::: Source data

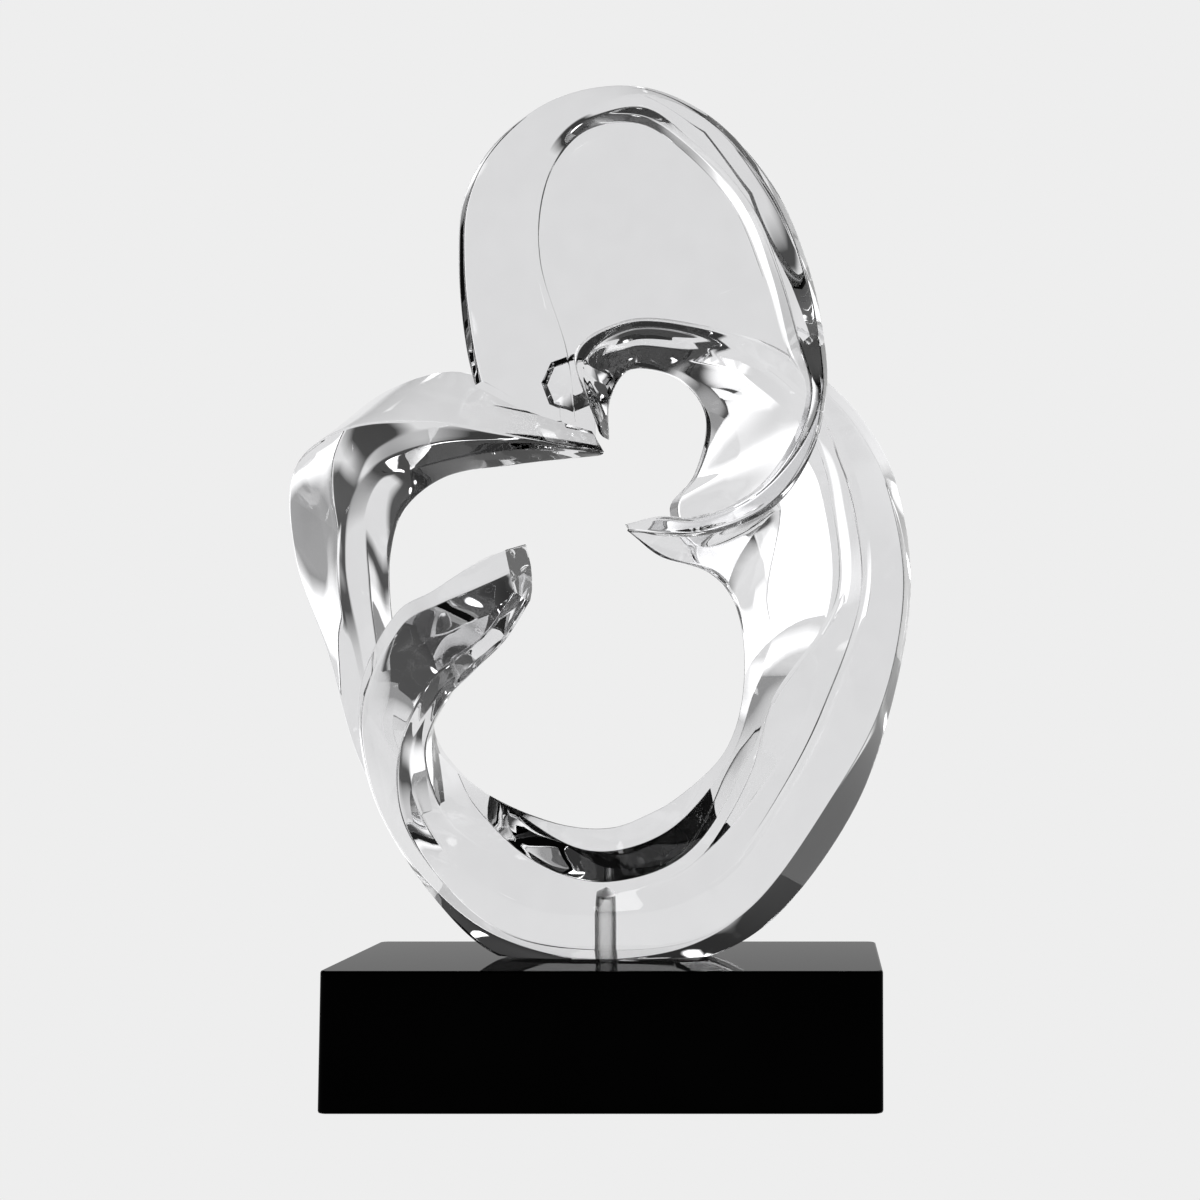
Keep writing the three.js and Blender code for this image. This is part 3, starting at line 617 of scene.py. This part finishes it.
def studio_walls():
    """World light: a pale wall behind the object, dim walls at the sides and front, a dark ceiling."""
    world = bpy.data.worlds.new("studio")
    bpy.context.scene.world = world
    world.use_nodes = True
    tree = world.node_tree
    place = add_node(tree, "ShaderNodeTexCoord")
    direction = place.outputs["Generated"]
    parts = add_node(tree, "ShaderNodeSeparateXYZ", None, {"Vector": direction})
    azimuth = combined(tree, "ARCTAN2", parts.outputs["X"], parts.outputs["Y"])
    from_left = ranged(tree, azimuth, 0, 1, in_radians(PALE_LEFT))
    to_right = ranged(tree, azimuth, 1, 0, in_radians(PALE_RIGHT))
    below_top = ranged(tree, parts.outputs["Z"], 1, 0, PALE_TOP)
    pale = combined(tree, "MULTIPLY", combined(tree, "MULTIPLY", from_left, to_right), below_top)
    wall = ranged(tree, parts.outputs["Z"], DIM, CEILING, DIM_TOP)
    tone = add_node(tree, "ShaderNodeMix", {"data_type": "FLOAT"})
    tree.links.new(pale, tone.inputs["Factor"])
    tree.links.new(wall, tone.inputs["A"])
    tone.inputs["B"].default_value = PALE
    total = tone.outputs["Result"]
    elevation = add_node(tree, "ShaderNodeMath", {"operation": "ARCSINE"})
    tree.links.new(parts.outputs["Z"], elevation.inputs[0])
    total = combined(tree, "ADD", total, soft_panel(tree, azimuth, elevation.outputs["Value"]))
    for light in [*WALL_LIGHTS.values(), *(lamp + LAMP_LIGHT for lamp in LAMPS)]:
        total = combined(tree, "ADD", total, wall_light(tree, direction, *light))
    tree.links.new(total, tree.nodes["Background"].inputs["Strength"])
    tree.nodes["Background"].inputs["Color"].default_value = (1, 1, 1, 1)


def soft_box():
    """Area light that faces the middle of the loop."""
    light = bpy.data.lights.new("box_above", "AREA")
    light.shape = "RECTANGLE"
    light.size, light.size_y = BOX_SIDE, BOX_SIDE
    light.energy = BOX_POWER
    item = bpy.data.objects.new("box_above", light)
    item.location = BOX_PLACE
    item.rotation_euler = (Vector(BOX_AIM) - Vector(BOX_PLACE)).to_track_quat("-Z", "Y").to_euler()
    bpy.context.scene.collection.objects.link(item)


def photo_camera():
    """Camera at the eye of the drawing, tilted up by the same angle as the drawing's sheet."""
    camera = bpy.data.cameras.new("camera")
    camera.sensor_width = SENSOR
    camera.lens = EYE_DISTANCE / SHEET_UNIT / PHOTO_SIDE * SENSOR
    camera.shift_x = (PHOTO_SIDE / 2 - SHEET_AXIS_ACROSS) / PHOTO_SIDE
    camera.shift_y = (SHEET_AXIS_DOWN - PHOTO_SIDE / 2) / PHOTO_SIDE
    camera.clip_start, camera.clip_end = CLIP
    eye = bpy.data.objects.new("camera", camera)
    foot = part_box("clear_loop")[0].z
    eye.location = (EYE_RIGHT_OF_PIN * MM, -EYE_DISTANCE * MM, foot + EYE_ABOVE_FOOT * MM)
    eye.rotation_euler = (math.radians(90) + SIGHT_TILT, 0, 0)
    bpy.context.scene.collection.objects.link(eye)
    bpy.context.scene.camera = eye


pale_floor()
studio_walls()
soft_box()
photo_camera()
bpy.context.scene.view_settings.view_transform = "Standard"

::::::

Write out the whole listing again, exactly as it stands.

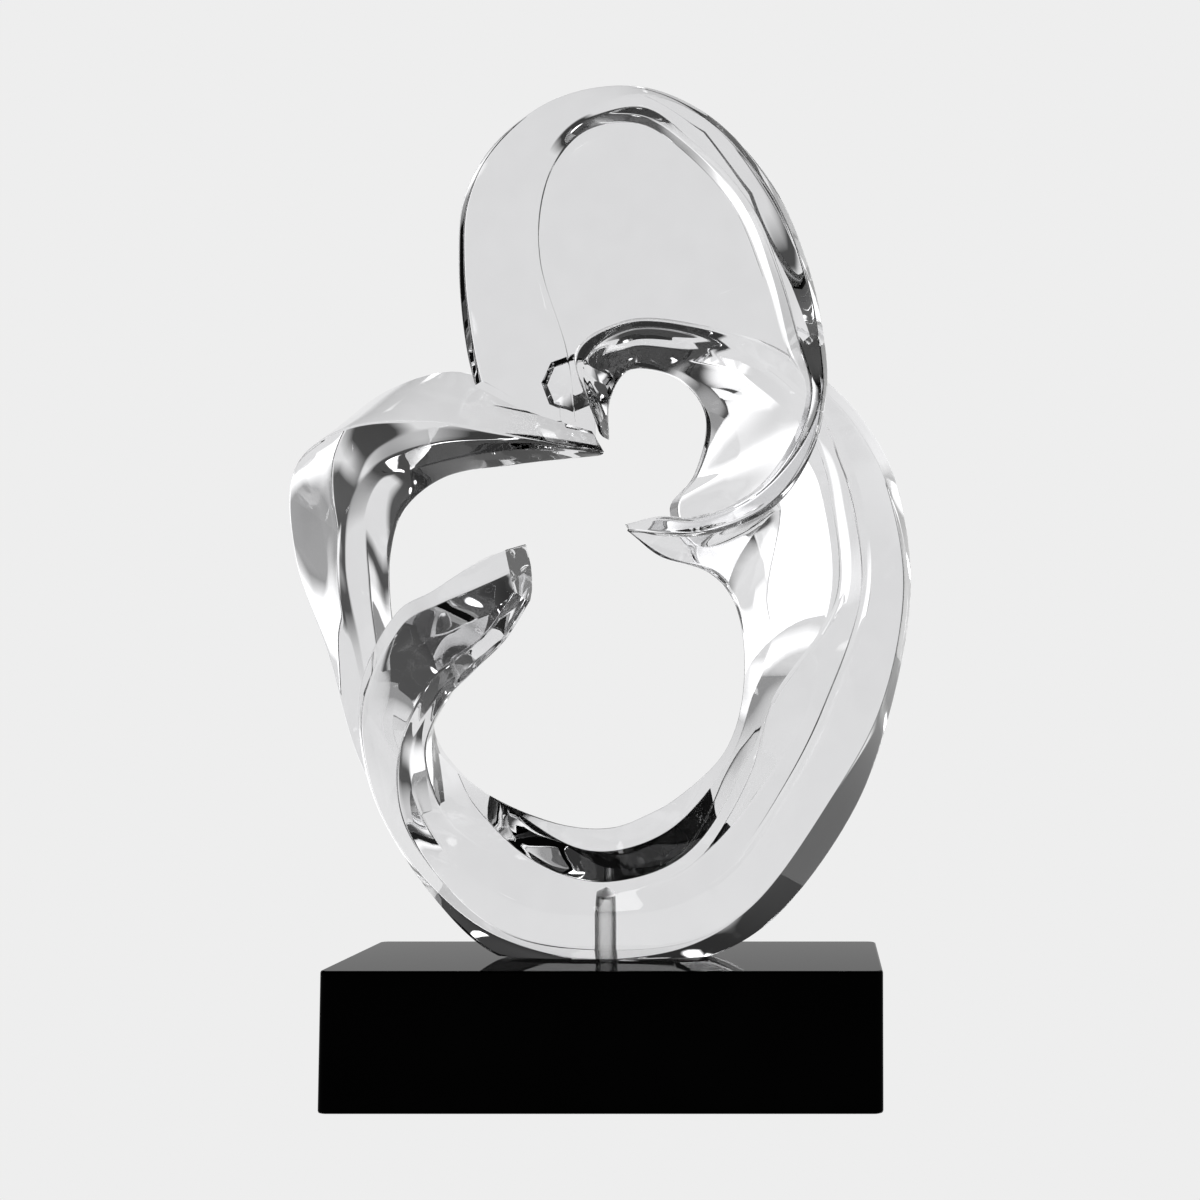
Keep writing the three.js and Blender code for this image. This is part 3, starting at line 617 of scene.py. This part finishes it.
def studio_walls():
    """World light: a pale wall behind the object, dim walls at the sides and front, a dark ceiling."""
    world = bpy.data.worlds.new("studio")
    bpy.context.scene.world = world
    world.use_nodes = True
    tree = world.node_tree
    place = add_node(tree, "ShaderNodeTexCoord")
    direction = place.outputs["Generated"]
    parts = add_node(tree, "ShaderNodeSeparateXYZ", None, {"Vector": direction})
    azimuth = combined(tree, "ARCTAN2", parts.outputs["X"], parts.outputs["Y"])
    from_left = ranged(tree, azimuth, 0, 1, in_radians(PALE_LEFT))
    to_right = ranged(tree, azimuth, 1, 0, in_radians(PALE_RIGHT))
    below_top = ranged(tree, parts.outputs["Z"], 1, 0, PALE_TOP)
    pale = combined(tree, "MULTIPLY", combined(tree, "MULTIPLY", from_left, to_right), below_top)
    wall = ranged(tree, parts.outputs["Z"], DIM, CEILING, DIM_TOP)
    tone = add_node(tree, "ShaderNodeMix", {"data_type": "FLOAT"})
    tree.links.new(pale, tone.inputs["Factor"])
    tree.links.new(wall, tone.inputs["A"])
    tone.inputs["B"].default_value = PALE
    total = tone.outputs["Result"]
    elevation = add_node(tree, "ShaderNodeMath", {"operation": "ARCSINE"})
    tree.links.new(parts.outputs["Z"], elevation.inputs[0])
    total = combined(tree, "ADD", total, soft_panel(tree, azimuth, elevation.outputs["Value"]))
    for light in [*WALL_LIGHTS.values(), *(lamp + LAMP_LIGHT for lamp in LAMPS)]:
        total = combined(tree, "ADD", total, wall_light(tree, direction, *light))
    tree.links.new(total, tree.nodes["Background"].inputs["Strength"])
    tree.nodes["Background"].inputs["Color"].default_value = (1, 1, 1, 1)


def soft_box():
    """Area light that faces the middle of the loop."""
    light = bpy.data.lights.new("box_above", "AREA")
    light.shape = "RECTANGLE"
    light.size, light.size_y = BOX_SIDE, BOX_SIDE
    light.energy = BOX_POWER
    item = bpy.data.objects.new("box_above", light)
    item.location = BOX_PLACE
    item.rotation_euler = (Vector(BOX_AIM) - Vector(BOX_PLACE)).to_track_quat("-Z", "Y").to_euler()
    bpy.context.scene.collection.objects.link(item)


def photo_camera():
    """Camera at the eye of the drawing, tilted up by the same angle as the drawing's sheet."""
    camera = bpy.data.cameras.new("camera")
    camera.sensor_width = SENSOR
    camera.lens = EYE_DISTANCE / SHEET_UNIT / PHOTO_SIDE * SENSOR
    camera.shift_x = (PHOTO_SIDE / 2 - SHEET_AXIS_ACROSS) / PHOTO_SIDE
    camera.shift_y = (SHEET_AXIS_DOWN - PHOTO_SIDE / 2) / PHOTO_SIDE
    camera.clip_start, camera.clip_end = CLIP
    eye = bpy.data.objects.new("camera", camera)
    foot = part_box("clear_loop")[0].z
    eye.location = (EYE_RIGHT_OF_PIN * MM, -EYE_DISTANCE * MM, foot + EYE_ABOVE_FOOT * MM)
    eye.rotation_euler = (math.radians(90) + SIGHT_TILT, 0, 0)
    bpy.context.scene.collection.objects.link(eye)
    bpy.context.scene.camera = eye


pale_floor()
studio_walls()
soft_box()
photo_camera()
bpy.context.scene.view_settings.view_transform = "Standard"